**Exercise**
Restate the records in their entirety, word for word.

**Supplied data**

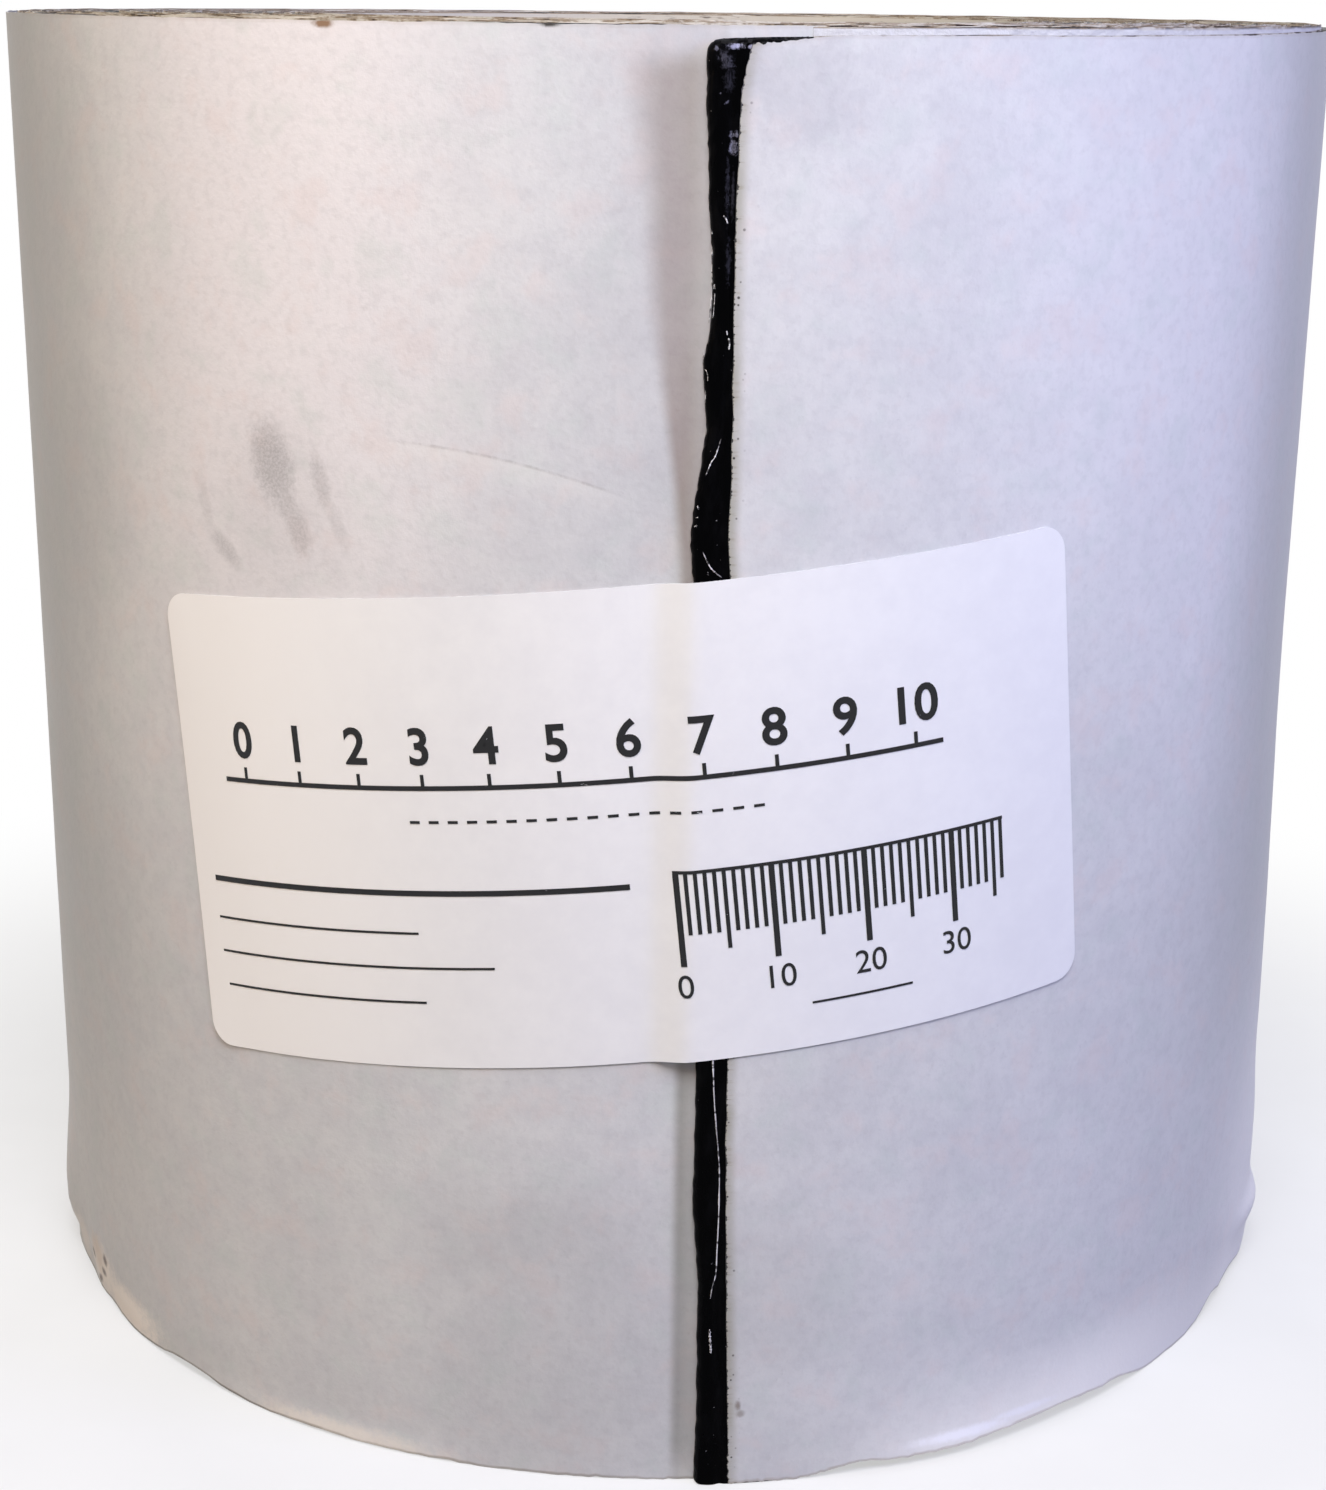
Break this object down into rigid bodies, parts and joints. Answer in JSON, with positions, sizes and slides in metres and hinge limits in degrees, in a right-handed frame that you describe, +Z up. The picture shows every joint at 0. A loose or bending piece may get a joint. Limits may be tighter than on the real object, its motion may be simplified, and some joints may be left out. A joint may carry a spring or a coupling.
{
  "type": "roll of roof sealing tape",
  "caption": "Upright roll of black self-adhesive sealing tape with a white release liner outside, a stepped tail with a bare strip of compound, an open bore and a paper label over the tail.",
  "frame": {"origin": "the bore's axis in the bottom end face, on which the roll stands", "axes": "+Z up along the bore; -Y towards the tail's end, whose step lies in the half plane x = 0, y < 0; +X to the right as the label is seen"},
  "size_m": [0.1556, 0.1563, 0.1524],
  "materials": {
    "compound": "gloss",
    "liner": "satin",
    "label": "matte"
  },
  "bodies": {
    "root": {"tape_roll": "compound", "release_liner": "liner", "label": "label"}
  },
  "joints": []
}
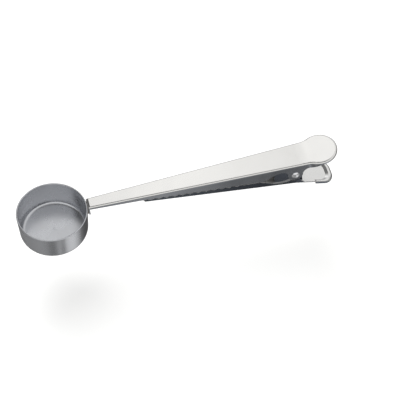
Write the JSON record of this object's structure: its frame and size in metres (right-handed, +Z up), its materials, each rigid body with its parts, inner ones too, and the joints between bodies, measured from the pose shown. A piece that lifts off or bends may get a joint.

**Solution for this exercise**
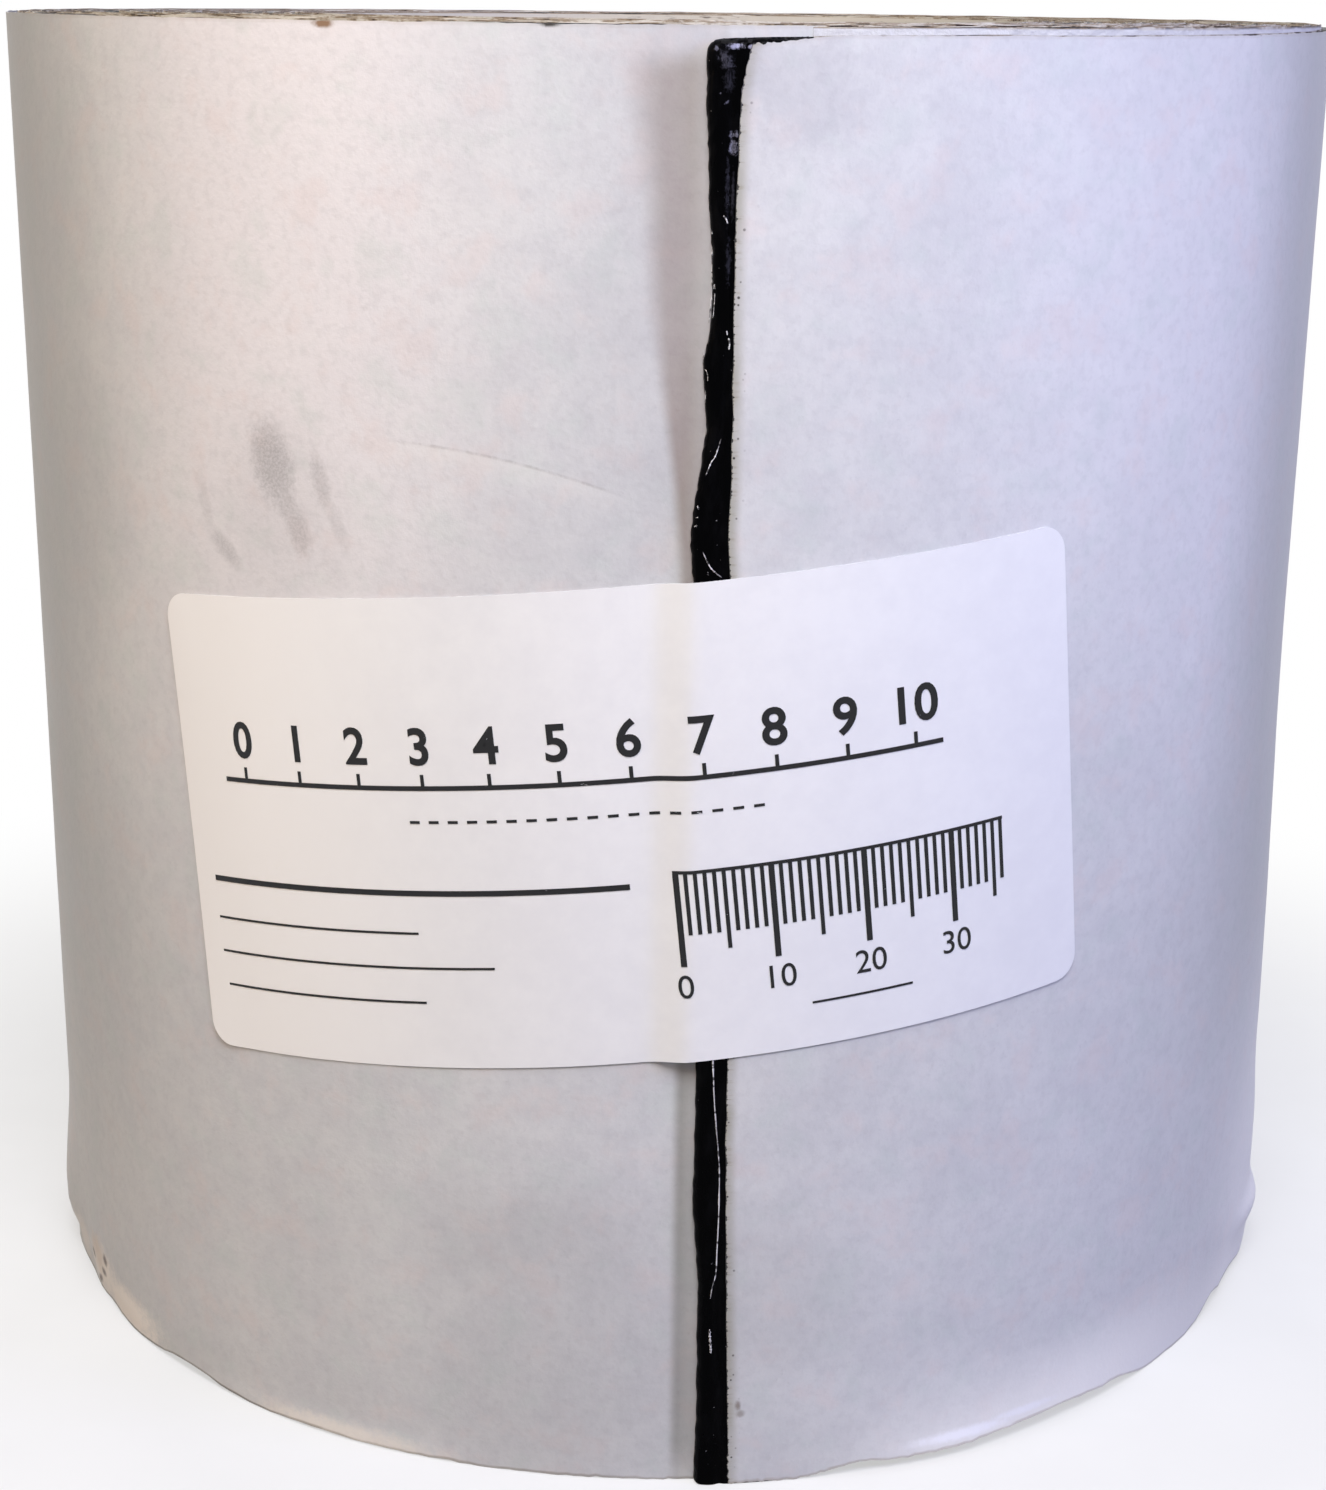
Break this object down into rigid bodies, parts and joints. Answer in JSON, with positions, sizes and slides in metres and hinge limits in degrees, in a right-handed frame that you describe, +Z up. The picture shows every joint at 0. A loose or bending piece may get a joint. Limits may be tighter than on the real object, its motion may be simplified, and some joints may be left out. A joint may carry a spring or a coupling.
{
  "type": "roll of roof sealing tape",
  "caption": "Upright roll of black self-adhesive sealing tape with a white release liner outside, a stepped tail with a bare strip of compound, an open bore and a paper label over the tail.",
  "frame": {"origin": "the bore's axis in the bottom end face, on which the roll stands", "axes": "+Z up along the bore; -Y towards the tail's end, whose step lies in the half plane x = 0, y < 0; +X to the right as the label is seen"},
  "size_m": [0.1556, 0.1563, 0.1524],
  "materials": {
    "compound": "gloss",
    "liner": "satin",
    "label": "matte"
  },
  "bodies": {
    "root": {"tape_roll": "compound", "release_liner": "liner", "label": "label"}
  },
  "joints": []
}
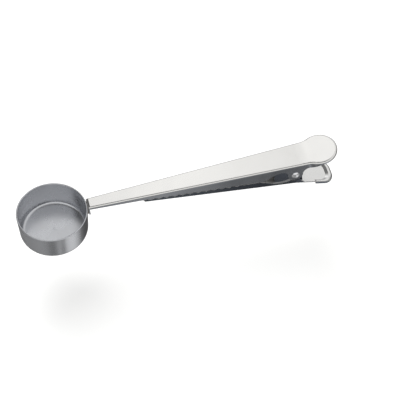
Write the JSON record of this object's structure: its frame and size in metres (right-handed, +Z up), its materials, each rigid body with its parts, inner ones too, and the joints between bodies, measured from the pose shown. A piece that lifts off or bends may get a joint.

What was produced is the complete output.